Adams sees it differently. He said he hasn’t yet seen a Utah case where the officer deserved to be charged. When it happens, Adams said it seems to be because it’s politically motivated.
Recently, when a FOP attorney takes on an officer’s police shooting case, he has advised the officers not to speak to Gill’s prosecutors. It’s not policy, Adams said, but he understands why an officer might choose to invoke the Fifth Amendment in those interviews.
”If an officer or their attorney believes there’s political bias on behalf of a prosecutor to disadvantage them,” he said, “then I don’t blame them.”
Adams said he has seen two videos of police use of force that have disgusted him, where he’d say an officer obviously acted improperly: this year when an officer in Minneapolis kneeled on George Floyd’s neck for almost nine minutes until he died and a 2015 shooting in South Carolina where an officer got prison time for shooting a man in the back as he ran away.
At this time, as anger at the Floyd killing has spread nationwide, state legislators and city leaders are feeling pressure to take funding from police departments and implement other reforms.
Utah lawmakers have already taken some actions.
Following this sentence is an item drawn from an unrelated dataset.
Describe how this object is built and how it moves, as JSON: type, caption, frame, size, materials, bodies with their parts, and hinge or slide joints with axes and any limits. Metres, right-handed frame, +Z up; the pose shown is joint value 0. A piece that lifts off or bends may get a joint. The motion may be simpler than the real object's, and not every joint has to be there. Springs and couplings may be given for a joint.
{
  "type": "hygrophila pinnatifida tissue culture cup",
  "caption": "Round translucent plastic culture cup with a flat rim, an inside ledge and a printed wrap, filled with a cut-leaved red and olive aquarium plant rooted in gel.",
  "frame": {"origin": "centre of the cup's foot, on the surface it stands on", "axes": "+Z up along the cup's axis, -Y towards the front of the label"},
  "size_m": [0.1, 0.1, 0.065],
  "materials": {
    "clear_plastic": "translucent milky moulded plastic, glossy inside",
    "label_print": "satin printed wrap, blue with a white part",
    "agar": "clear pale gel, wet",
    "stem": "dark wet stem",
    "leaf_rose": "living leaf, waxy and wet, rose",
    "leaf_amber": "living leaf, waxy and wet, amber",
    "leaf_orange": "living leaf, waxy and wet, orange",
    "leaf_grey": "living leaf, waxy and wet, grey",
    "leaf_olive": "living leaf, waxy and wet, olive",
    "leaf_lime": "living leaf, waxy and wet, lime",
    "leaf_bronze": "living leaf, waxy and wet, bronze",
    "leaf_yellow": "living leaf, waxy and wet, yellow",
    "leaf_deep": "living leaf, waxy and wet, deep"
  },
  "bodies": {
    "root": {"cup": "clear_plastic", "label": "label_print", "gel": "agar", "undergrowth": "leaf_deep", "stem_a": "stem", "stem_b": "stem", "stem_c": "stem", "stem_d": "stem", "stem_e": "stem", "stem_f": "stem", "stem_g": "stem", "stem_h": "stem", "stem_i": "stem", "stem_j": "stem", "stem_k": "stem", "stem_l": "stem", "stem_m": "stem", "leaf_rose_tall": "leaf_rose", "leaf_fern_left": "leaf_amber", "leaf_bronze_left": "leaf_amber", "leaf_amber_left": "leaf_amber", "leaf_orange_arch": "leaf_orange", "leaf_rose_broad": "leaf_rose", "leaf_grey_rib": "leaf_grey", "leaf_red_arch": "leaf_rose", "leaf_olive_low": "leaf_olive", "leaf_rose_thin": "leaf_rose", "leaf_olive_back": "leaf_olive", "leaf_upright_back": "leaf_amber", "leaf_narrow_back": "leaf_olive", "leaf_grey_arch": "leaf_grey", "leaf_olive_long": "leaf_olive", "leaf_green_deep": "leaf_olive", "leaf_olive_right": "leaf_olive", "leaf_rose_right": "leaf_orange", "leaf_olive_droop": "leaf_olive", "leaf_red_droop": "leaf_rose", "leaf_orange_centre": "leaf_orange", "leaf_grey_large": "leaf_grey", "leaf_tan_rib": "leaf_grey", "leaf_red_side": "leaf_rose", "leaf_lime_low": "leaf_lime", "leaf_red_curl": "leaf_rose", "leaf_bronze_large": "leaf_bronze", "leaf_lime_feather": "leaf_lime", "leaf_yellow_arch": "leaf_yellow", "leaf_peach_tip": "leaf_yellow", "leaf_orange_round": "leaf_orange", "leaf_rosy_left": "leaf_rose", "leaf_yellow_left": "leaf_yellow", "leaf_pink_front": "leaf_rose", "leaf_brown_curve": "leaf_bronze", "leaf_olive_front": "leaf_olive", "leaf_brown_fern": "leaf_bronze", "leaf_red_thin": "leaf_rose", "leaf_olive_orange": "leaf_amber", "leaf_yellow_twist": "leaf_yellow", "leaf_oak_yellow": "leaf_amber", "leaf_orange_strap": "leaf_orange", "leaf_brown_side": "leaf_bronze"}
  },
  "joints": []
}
Rep. Sandra Hollins, D-Salt Lake City, proposed a bill in a special session that bans the Utah police academy from training officers in chokeholds. That bill passed to cheers and has been signed into law. Hollins, Utah’s only Black lawmaker, is working with Black Lives Matter supporters on a number of other measures, too.
Sen. Daniel Thatcher, R-West Valley City, said he is also getting input from police and the NAACP for some reform bills.
He’s not looking at the reasonableness standard in Utah’s use of force law, but he said creating a statewide standard for use of force — like lawmakers have done for police pursuits — is on the table.
Thatcher said there’s also some talk about adding punishments for instances when a police officer’s use of force involves the “pure and deliberate, ad hoc infliction of pain for no reasonable purpose” like is seen in the Floyd video. He’s also looking at a way to make use-of-force complaint findings more transparent.
Currently, there’s no standard. Gill’s office routinely posts its findings online. No other county attorney in the state does this.
So far, protesters demonstrating for Palacios-Carbajal have called these incremental changes and reforms “scraps,” lip service to the movement without any teeth.
As they’ve marched downtown streets each night for more than a week, they’ve made their demands clear: They want murder charges filed against the officers who shot Palacios-Carbajal. They want an overhaul of a system that they feel favors the cops. They want a revolution or, at least, a paradigm shift.
“D.A. what’s your play?” they chant. “Put these killer cops away!”
Gill has promised a decision by the end of this week and he intends to announce it the week after that.